(Your goal) Look through the records below, count the lines with the word "joints", and reply with only the number.

(Material provided)

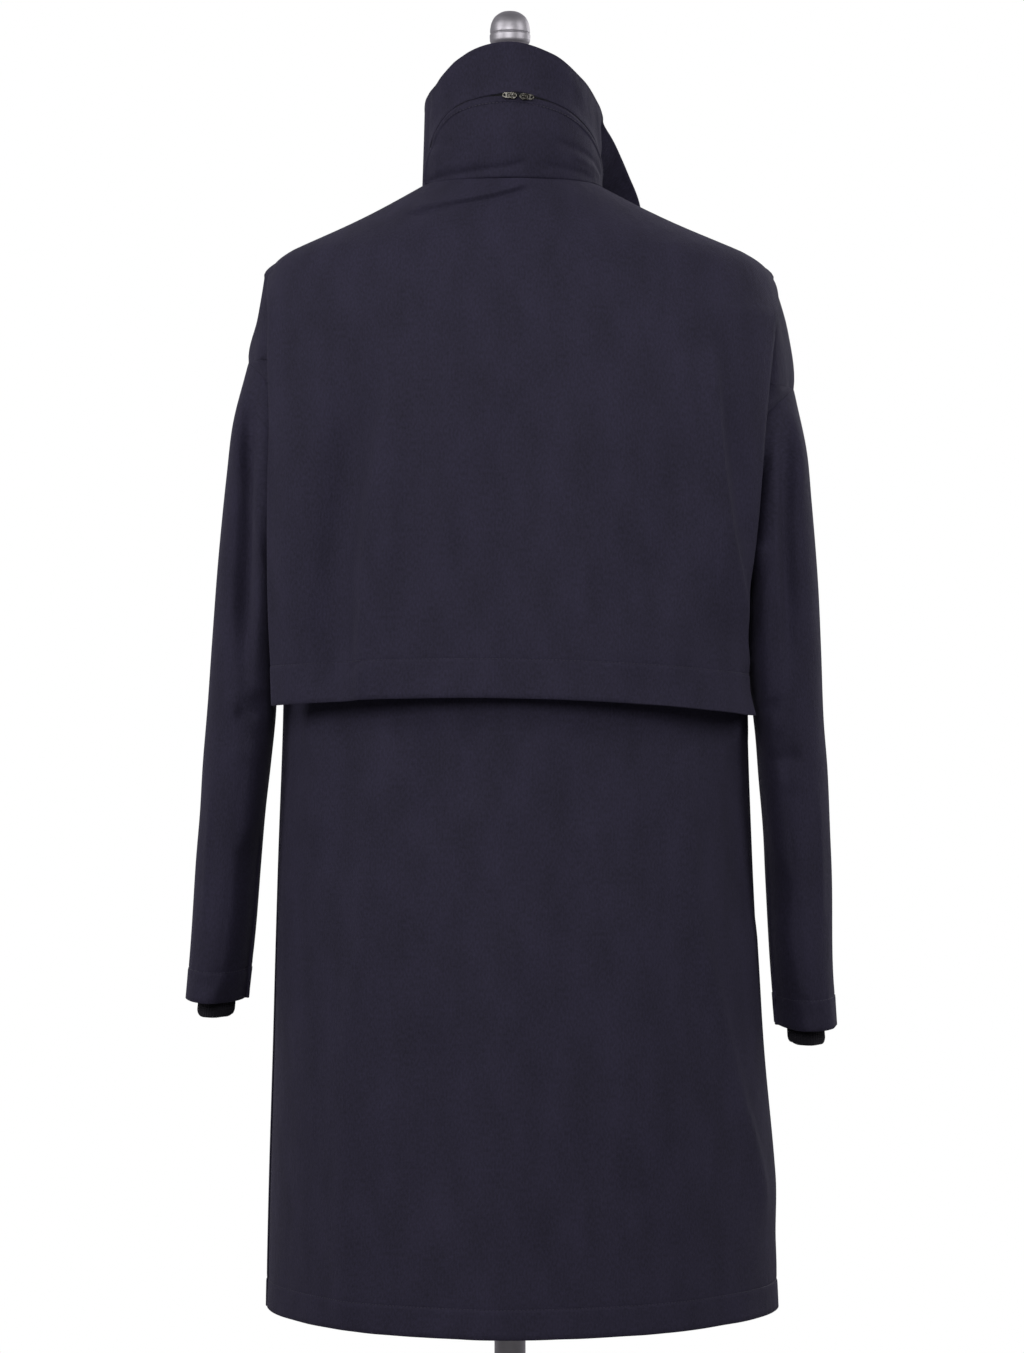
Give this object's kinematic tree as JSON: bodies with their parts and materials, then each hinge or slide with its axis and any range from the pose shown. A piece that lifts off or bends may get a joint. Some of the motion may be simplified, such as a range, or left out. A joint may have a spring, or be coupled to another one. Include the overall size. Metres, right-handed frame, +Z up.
{
  "type": "overcoat on a limbless dress form",
  "caption": "Long coat with a back storm cape, high funnel collar with an arched hood-pocket zip, knitted inner cuffs and drop shoulders, on a pole-stand dress form",
  "frame": {"origin": "middle of the underside of the stand's foot, on the floor, on the pole's axis", "axes": "+Z up; the coat's back faces -Y and its front +Y; +X is the wearer's right"},
  "size_m": [0.586, 0.38, 1.5715],
  "materials": {
    "shell": "matt plain-woven navy shell cloth",
    "rib": "black rib knit",
    "zip_tape": "black coil zip and tape",
    "zip_metal": "darkened polished metal",
    "form_cloth": "plain linen cover",
    "stand_metal": "polished steel",
    "stand_paint": "satin black powder coat"
  },
  "bodies": {
    "coat_on_form": {"back": "shell", "front_right": "shell", "front_left": "shell", "cape": "shell", "collar": "shell", "hood_pocket": "shell", "zip_tape": "zip_tape", "sleeve_left": "shell", "sleeve_right": "shell", "rib_cuff_left": "rib", "rib_cuff_right": "rib", "slider_left": "zip_metal", "slider_right": "zip_metal", "form_torso": "form_cloth", "neck_cap": "stand_metal", "knob": "stand_metal", "form_plate": "stand_paint", "pole": "stand_metal", "pole_socket": "stand_paint", "foot": "stand_paint"},
    "pull_left": {"pull_left": "zip_metal"},
    "pull_right": {"pull_right": "zip_metal"}
  },
  "joints": [
    {"name": "left_pull_swing", "type": "hinge", "parent": "coat_on_form", "child": "pull_left", "pos_m": [0.00221, -0.0981, 1.48113], "axis": [0.0299, -0.0421, 0.9987], "range_deg": [0, 110]},
    {"name": "right_pull_swing", "type": "hinge", "parent": "coat_on_form", "child": "pull_right", "pos_m": [0.0123, -0.09729, 1.48046], "axis": [-0.1122, 0.0289, -0.9933], "range_deg": [0, 110]}
  ]
}
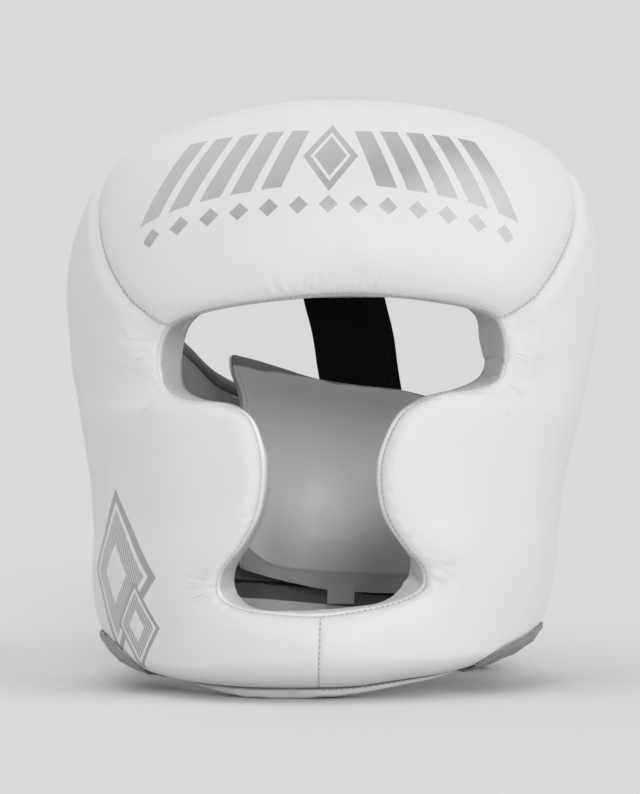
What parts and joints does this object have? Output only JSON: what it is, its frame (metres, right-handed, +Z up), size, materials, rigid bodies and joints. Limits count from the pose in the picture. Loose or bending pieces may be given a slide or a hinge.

(Solution) 2